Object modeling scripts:
--- Begin ---

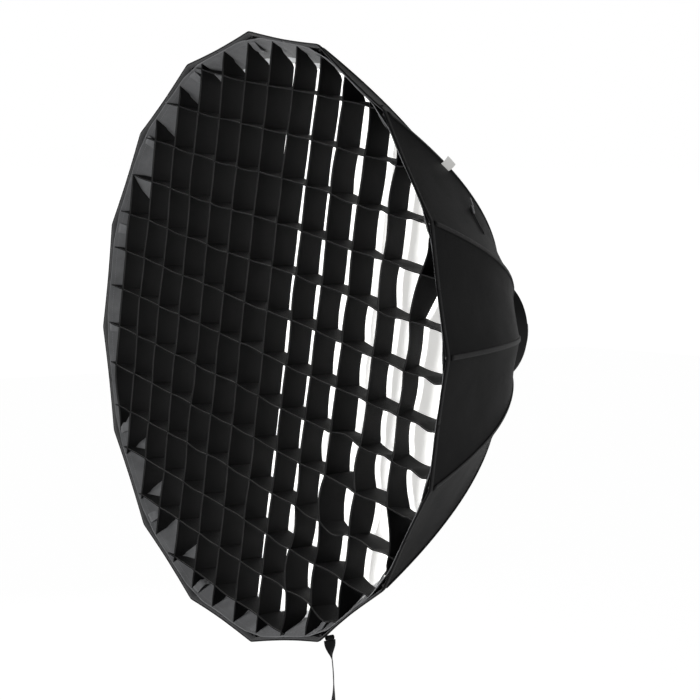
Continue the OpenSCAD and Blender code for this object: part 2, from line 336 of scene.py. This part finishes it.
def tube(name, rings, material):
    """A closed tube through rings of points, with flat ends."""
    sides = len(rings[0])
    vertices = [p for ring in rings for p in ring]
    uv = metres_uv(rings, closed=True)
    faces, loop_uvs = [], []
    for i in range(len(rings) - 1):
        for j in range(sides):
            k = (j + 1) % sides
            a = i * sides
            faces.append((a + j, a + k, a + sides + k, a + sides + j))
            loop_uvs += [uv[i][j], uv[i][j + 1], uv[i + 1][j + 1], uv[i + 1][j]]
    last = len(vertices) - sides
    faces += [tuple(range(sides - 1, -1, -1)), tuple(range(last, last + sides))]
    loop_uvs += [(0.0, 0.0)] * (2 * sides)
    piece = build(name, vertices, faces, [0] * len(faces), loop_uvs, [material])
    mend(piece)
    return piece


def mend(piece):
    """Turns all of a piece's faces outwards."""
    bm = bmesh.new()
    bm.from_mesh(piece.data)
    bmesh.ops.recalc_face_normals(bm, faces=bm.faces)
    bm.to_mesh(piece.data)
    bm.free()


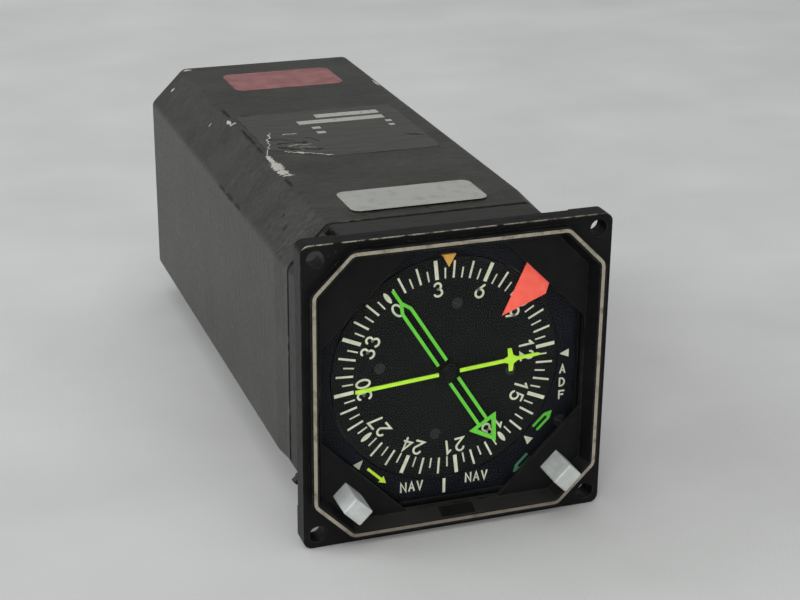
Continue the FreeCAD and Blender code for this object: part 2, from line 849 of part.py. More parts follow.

--- End ---

## Task to complete
Please reproduce all of the entries exactly as they stand.

## Output for this task
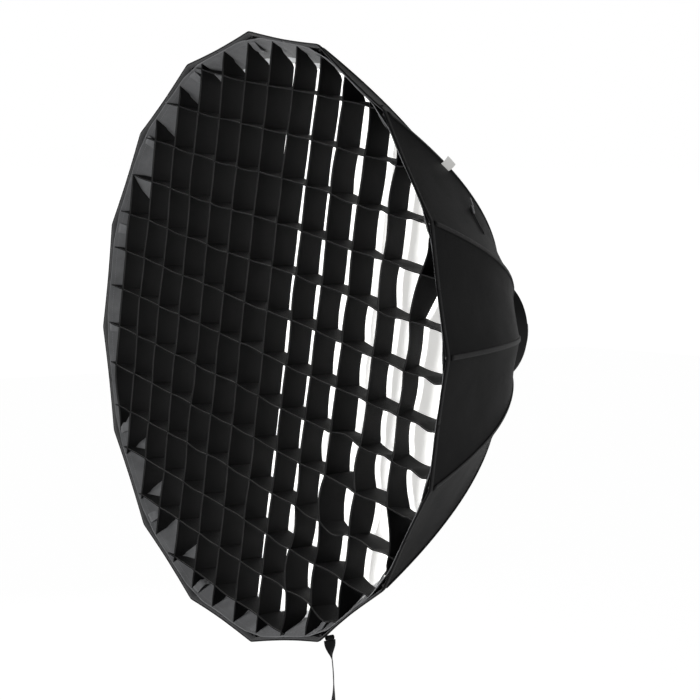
Continue the OpenSCAD and Blender code for this object: part 2, from line 336 of scene.py. This part finishes it.
def tube(name, rings, material):
    """A closed tube through rings of points, with flat ends."""
    sides = len(rings[0])
    vertices = [p for ring in rings for p in ring]
    uv = metres_uv(rings, closed=True)
    faces, loop_uvs = [], []
    for i in range(len(rings) - 1):
        for j in range(sides):
            k = (j + 1) % sides
            a = i * sides
            faces.append((a + j, a + k, a + sides + k, a + sides + j))
            loop_uvs += [uv[i][j], uv[i][j + 1], uv[i + 1][j + 1], uv[i + 1][j]]
    last = len(vertices) - sides
    faces += [tuple(range(sides - 1, -1, -1)), tuple(range(last, last + sides))]
    loop_uvs += [(0.0, 0.0)] * (2 * sides)
    piece = build(name, vertices, faces, [0] * len(faces), loop_uvs, [material])
    mend(piece)
    return piece


def mend(piece):
    """Turns all of a piece's faces outwards."""
    bm = bmesh.new()
    bm.from_mesh(piece.data)
    bmesh.ops.recalc_face_normals(bm, faces=bm.faces)
    bm.to_mesh(piece.data)
    bm.free()


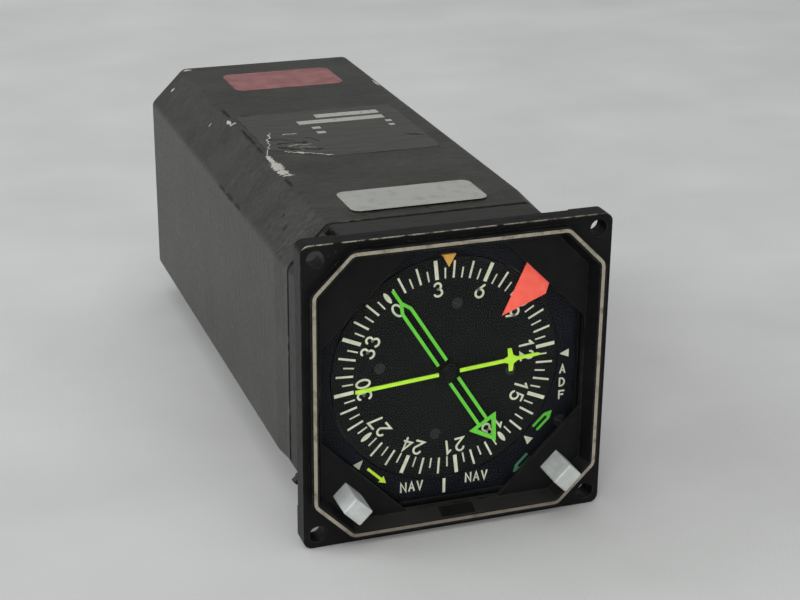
Continue the FreeCAD and Blender code for this object: part 2, from line 849 of part.py. More parts follow.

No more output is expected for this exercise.